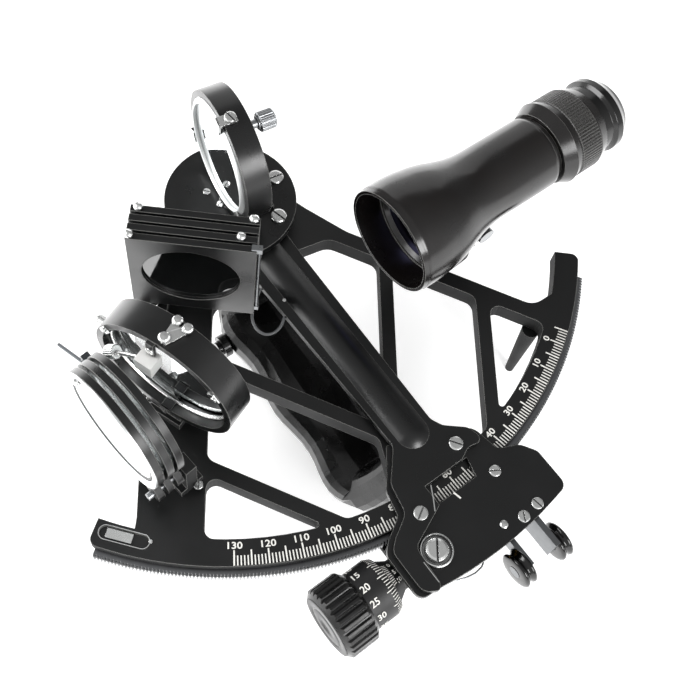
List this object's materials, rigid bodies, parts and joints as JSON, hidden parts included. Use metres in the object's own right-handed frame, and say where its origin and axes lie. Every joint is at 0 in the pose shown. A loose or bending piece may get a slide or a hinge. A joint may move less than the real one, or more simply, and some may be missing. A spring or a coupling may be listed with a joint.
{
  "type": "sextant",
  "caption": "Marine sextant with black cast frame, engraved arc, micrometer drum, telescope, index and horizon mirrors, swinging shades and grip.",
  "frame": {"origin": "middle of the part's box, on the plane of the three feet", "axes": "+Z from the feet toward the mirrors, square to the arc; +X from the pivot toward the arc's zero end; +Y toward the eyepiece side"},
  "size_m": [0.2205, 0.2673, 0.1289],
  "materials": {
    "black_enamel": "satin black enamel on cast aluminium and brass",
    "tube_enamel": "smooth semi-gloss black enamel",
    "drum_enamel": "matt black with white engraving",
    "rack_metal": "dark blackened bronze, oiled teeth",
    "bright_metal": "bright nickel-plated screws and fittings",
    "brass": "turned brass",
    "handle_plastic": "moulded black plastic",
    "finger_plastic": "glossy black plastic",
    "red_plastic": "moulded red plastic button",
    "soft_rubber": "black rubber",
    "wire_sleeve": "grey wire insulation",
    "clear_glass": "clear optical glass",
    "pale_glass": "pale neutral shade glass",
    "dark_glass": "dark neutral shade glass",
    "coated_glass": "coated lens with blue and violet reflections",
    "silvered_glass": "first-surface mirror"
  },
  "bodies": {
    "frame": {"frame_casting": "black_enamel", "arc_rack": "rack_metal", "pivot_bush": "brass", "leg_1": "black_enamel", "leg_2": "black_enamel", "leg_3": "black_enamel", "handle": "handle_plastic", "battery_cap": "handle_plastic", "switch_collar": "bright_metal", "scope_bracket": "black_enamel", "scope_tube": "tube_enamel", "objective_ring": "tube_enamel", "objective_lens": "coated_glass", "horizon_bracket": "black_enamel", "horizon_ring": "black_enamel", "horizon_glass": "clear_glass", "horizon_silver": "silvered_glass", "horizon_clips": "bright_metal", "horizon_adjusters": "bright_metal", "index_shade_bracket": "black_enamel", "index_shade_pin": "bright_metal", "horizon_shade_bracket": "black_enamel", "horizon_shade_pin": "bright_metal"},
    "switch_button": {"light_switch": "red_plastic"},
    "clamp_screw": {"scope_clamp": "bright_metal"},
    "eyepiece": {"focus_ring": "tube_enamel", "eye_cup": "soft_rubber", "eye_lens": "coated_glass"},
    "arm": {"index_arm": "black_enamel", "end_plate": "black_enamel", "arc_keeper": "black_enamel", "pivot_disk": "black_enamel", "pivot_axle": "bright_metal", "index_holder": "black_enamel", "index_glass": "silvered_glass", "index_clips": "bright_metal", "index_adjuster": "bright_metal", "lamp_cap": "bright_metal", "lamp_wire": "wire_sleeve", "fixed_lever": "finger_plastic"},
    "release_frame": {"worm_carriage": "rack_metal", "release_lever": "finger_plastic"},
    "micrometer": {"worm": "brass", "drum": "drum_enamel", "drum_knob": "handle_plastic"},
    "sun_shade_1": {"index_shade_1": "black_enamel", "index_filter_1": "dark_glass"},
    "sun_shade_2": {"index_shade_2": "black_enamel", "index_filter_2": "dark_glass"},
    "sun_shade_3": {"index_shade_3": "black_enamel", "index_filter_3": "dark_glass"},
    "sun_shade_4": {"index_shade_4": "black_enamel", "index_filter_4": "dark_glass"},
    "sea_shade_1": {"horizon_shade_1": "black_enamel", "horizon_filter_1": "pale_glass"},
    "sea_shade_2": {"horizon_shade_2": "black_enamel", "horizon_filter_2": "pale_glass"},
    "sea_shade_3": {"horizon_shade_3": "black_enamel", "horizon_filter_3": "pale_glass"}
  },
  "joints": [
    {"name": "arm_swing", "type": "hinge", "parent": "frame", "child": "arm", "pos_m": [-0.0807, 0.0292, 0.052], "axis": [0, 0, 1], "range_deg": [-34.1, 33.4]},
    {"name": "release_squeeze", "type": "hinge", "parent": "arm", "child": "release_frame", "pos_m": [0.07578, -0.03648, 0.044], "axis": [0, 0, 1], "range_deg": [0, 5], "stiffness_Nm_per_rad": 0.2},
    {"name": "drum_turn", "type": "hinge", "parent": "release_frame", "child": "micrometer", "pos_m": [0.06629, -0.05877, 0.0446], "axis": [-0.5135, -0.8581, 0], "continuous": true},
    {"name": "focus_turn", "type": "hinge", "parent": "frame", "child": "eyepiece", "pos_m": [0.04377, 0.10346, 0.093], "axis": [0.518, 0.8554, 0], "range_deg": [-120, 120]},
    {"name": "clamp_turn", "type": "hinge", "parent": "frame", "child": "clamp_screw", "pos_m": [0.02712, 0.0586, 0.069], "axis": [0.8554, -0.518, 0], "range_deg": [0, 270]},
    {"name": "switch_push", "type": "slide", "parent": "frame", "child": "switch_button", "axis": [0.5519, 0.8339, 0], "range_m": [0, 0.0012], "stiffness_N_per_m": 200},
    {"name": "sun_shade_1_swing", "type": "hinge", "parent": "frame", "child": "sun_shade_1", "pos_m": [-0.09027, -0.02907, 0.0677], "axis": [0.3007, -0.9537, 0], "range_deg": [0, 95]},
    {"name": "sun_shade_2_swing", "type": "hinge", "parent": "frame", "child": "sun_shade_2", "pos_m": [-0.09154, -0.02506, 0.0677], "axis": [0.3007, -0.9537, 0], "range_deg": [0, 95]},
    {"name": "sun_shade_3_swing", "type": "hinge", "parent": "frame", "child": "sun_shade_3", "pos_m": [-0.0928, -0.02106, 0.0677], "axis": [0.3007, -0.9537, 0], "range_deg": [0, 95]},
    {"name": "sun_shade_4_swing", "type": "hinge", "parent": "frame", "child": "sun_shade_4", "pos_m": [-0.09406, -0.01705, 0.0677], "axis": [0.3007, -0.9537, 0], "range_deg": [0, 95]},
    {"name": "sea_shade_1_swing", "type": "hinge", "parent": "frame", "child": "sea_shade_1", "pos_m": [-0.04692, -0.09703, 0.069], "axis": [0.4226, 0.9063, 0], "range_deg": [0, 90]},
    {"name": "sea_shade_2_swing", "type": "hinge", "parent": "frame", "child": "sea_shade_2", "pos_m": [-0.04887, -0.1012, 0.069], "axis": [0.4226, 0.9063, 0], "range_deg": [0, 90]},
    {"name": "sea_shade_3_swing", "type": "hinge", "parent": "frame", "child": "sea_shade_3", "pos_m": [-0.05081, -0.10537, 0.069], "axis": [0.4226, 0.9063, 0], "range_deg": [0, 90]}
  ]
}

########################################

**Problem to work on**. Give every line of the material again, exactly as it reads.

**The completed task**.
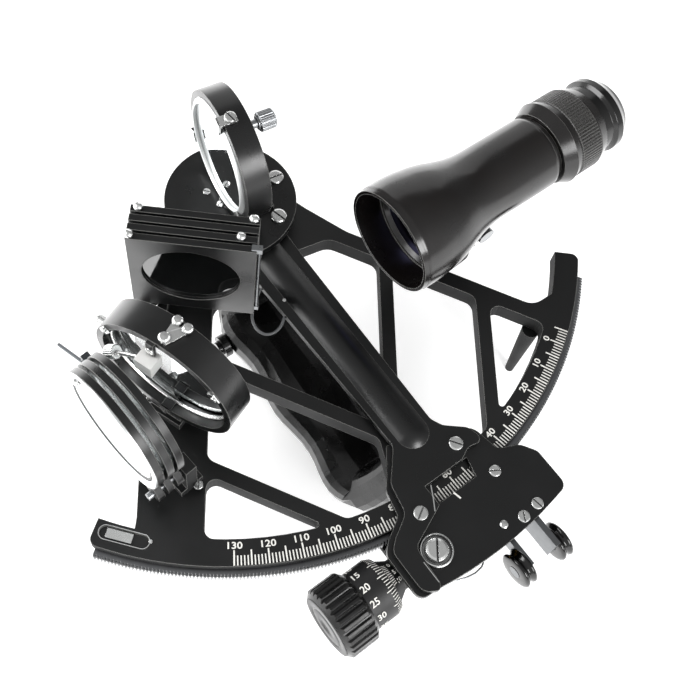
List this object's materials, rigid bodies, parts and joints as JSON, hidden parts included. Use metres in the object's own right-handed frame, and say where its origin and axes lie. Every joint is at 0 in the pose shown. A loose or bending piece may get a slide or a hinge. A joint may move less than the real one, or more simply, and some may be missing. A spring or a coupling may be listed with a joint.
{
  "type": "sextant",
  "caption": "Marine sextant with black cast frame, engraved arc, micrometer drum, telescope, index and horizon mirrors, swinging shades and grip.",
  "frame": {"origin": "middle of the part's box, on the plane of the three feet", "axes": "+Z from the feet toward the mirrors, square to the arc; +X from the pivot toward the arc's zero end; +Y toward the eyepiece side"},
  "size_m": [0.2205, 0.2673, 0.1289],
  "materials": {
    "black_enamel": "satin black enamel on cast aluminium and brass",
    "tube_enamel": "smooth semi-gloss black enamel",
    "drum_enamel": "matt black with white engraving",
    "rack_metal": "dark blackened bronze, oiled teeth",
    "bright_metal": "bright nickel-plated screws and fittings",
    "brass": "turned brass",
    "handle_plastic": "moulded black plastic",
    "finger_plastic": "glossy black plastic",
    "red_plastic": "moulded red plastic button",
    "soft_rubber": "black rubber",
    "wire_sleeve": "grey wire insulation",
    "clear_glass": "clear optical glass",
    "pale_glass": "pale neutral shade glass",
    "dark_glass": "dark neutral shade glass",
    "coated_glass": "coated lens with blue and violet reflections",
    "silvered_glass": "first-surface mirror"
  },
  "bodies": {
    "frame": {"frame_casting": "black_enamel", "arc_rack": "rack_metal", "pivot_bush": "brass", "leg_1": "black_enamel", "leg_2": "black_enamel", "leg_3": "black_enamel", "handle": "handle_plastic", "battery_cap": "handle_plastic", "switch_collar": "bright_metal", "scope_bracket": "black_enamel", "scope_tube": "tube_enamel", "objective_ring": "tube_enamel", "objective_lens": "coated_glass", "horizon_bracket": "black_enamel", "horizon_ring": "black_enamel", "horizon_glass": "clear_glass", "horizon_silver": "silvered_glass", "horizon_clips": "bright_metal", "horizon_adjusters": "bright_metal", "index_shade_bracket": "black_enamel", "index_shade_pin": "bright_metal", "horizon_shade_bracket": "black_enamel", "horizon_shade_pin": "bright_metal"},
    "switch_button": {"light_switch": "red_plastic"},
    "clamp_screw": {"scope_clamp": "bright_metal"},
    "eyepiece": {"focus_ring": "tube_enamel", "eye_cup": "soft_rubber", "eye_lens": "coated_glass"},
    "arm": {"index_arm": "black_enamel", "end_plate": "black_enamel", "arc_keeper": "black_enamel", "pivot_disk": "black_enamel", "pivot_axle": "bright_metal", "index_holder": "black_enamel", "index_glass": "silvered_glass", "index_clips": "bright_metal", "index_adjuster": "bright_metal", "lamp_cap": "bright_metal", "lamp_wire": "wire_sleeve", "fixed_lever": "finger_plastic"},
    "release_frame": {"worm_carriage": "rack_metal", "release_lever": "finger_plastic"},
    "micrometer": {"worm": "brass", "drum": "drum_enamel", "drum_knob": "handle_plastic"},
    "sun_shade_1": {"index_shade_1": "black_enamel", "index_filter_1": "dark_glass"},
    "sun_shade_2": {"index_shade_2": "black_enamel", "index_filter_2": "dark_glass"},
    "sun_shade_3": {"index_shade_3": "black_enamel", "index_filter_3": "dark_glass"},
    "sun_shade_4": {"index_shade_4": "black_enamel", "index_filter_4": "dark_glass"},
    "sea_shade_1": {"horizon_shade_1": "black_enamel", "horizon_filter_1": "pale_glass"},
    "sea_shade_2": {"horizon_shade_2": "black_enamel", "horizon_filter_2": "pale_glass"},
    "sea_shade_3": {"horizon_shade_3": "black_enamel", "horizon_filter_3": "pale_glass"}
  },
  "joints": [
    {"name": "arm_swing", "type": "hinge", "parent": "frame", "child": "arm", "pos_m": [-0.0807, 0.0292, 0.052], "axis": [0, 0, 1], "range_deg": [-34.1, 33.4]},
    {"name": "release_squeeze", "type": "hinge", "parent": "arm", "child": "release_frame", "pos_m": [0.07578, -0.03648, 0.044], "axis": [0, 0, 1], "range_deg": [0, 5], "stiffness_Nm_per_rad": 0.2},
    {"name": "drum_turn", "type": "hinge", "parent": "release_frame", "child": "micrometer", "pos_m": [0.06629, -0.05877, 0.0446], "axis": [-0.5135, -0.8581, 0], "continuous": true},
    {"name": "focus_turn", "type": "hinge", "parent": "frame", "child": "eyepiece", "pos_m": [0.04377, 0.10346, 0.093], "axis": [0.518, 0.8554, 0], "range_deg": [-120, 120]},
    {"name": "clamp_turn", "type": "hinge", "parent": "frame", "child": "clamp_screw", "pos_m": [0.02712, 0.0586, 0.069], "axis": [0.8554, -0.518, 0], "range_deg": [0, 270]},
    {"name": "switch_push", "type": "slide", "parent": "frame", "child": "switch_button", "axis": [0.5519, 0.8339, 0], "range_m": [0, 0.0012], "stiffness_N_per_m": 200},
    {"name": "sun_shade_1_swing", "type": "hinge", "parent": "frame", "child": "sun_shade_1", "pos_m": [-0.09027, -0.02907, 0.0677], "axis": [0.3007, -0.9537, 0], "range_deg": [0, 95]},
    {"name": "sun_shade_2_swing", "type": "hinge", "parent": "frame", "child": "sun_shade_2", "pos_m": [-0.09154, -0.02506, 0.0677], "axis": [0.3007, -0.9537, 0], "range_deg": [0, 95]},
    {"name": "sun_shade_3_swing", "type": "hinge", "parent": "frame", "child": "sun_shade_3", "pos_m": [-0.0928, -0.02106, 0.0677], "axis": [0.3007, -0.9537, 0], "range_deg": [0, 95]},
    {"name": "sun_shade_4_swing", "type": "hinge", "parent": "frame", "child": "sun_shade_4", "pos_m": [-0.09406, -0.01705, 0.0677], "axis": [0.3007, -0.9537, 0], "range_deg": [0, 95]},
    {"name": "sea_shade_1_swing", "type": "hinge", "parent": "frame", "child": "sea_shade_1", "pos_m": [-0.04692, -0.09703, 0.069], "axis": [0.4226, 0.9063, 0], "range_deg": [0, 90]},
    {"name": "sea_shade_2_swing", "type": "hinge", "parent": "frame", "child": "sea_shade_2", "pos_m": [-0.04887, -0.1012, 0.069], "axis": [0.4226, 0.9063, 0], "range_deg": [0, 90]},
    {"name": "sea_shade_3_swing", "type": "hinge", "parent": "frame", "child": "sea_shade_3", "pos_m": [-0.05081, -0.10537, 0.069], "axis": [0.4226, 0.9063, 0], "range_deg": [0, 90]}
  ]
}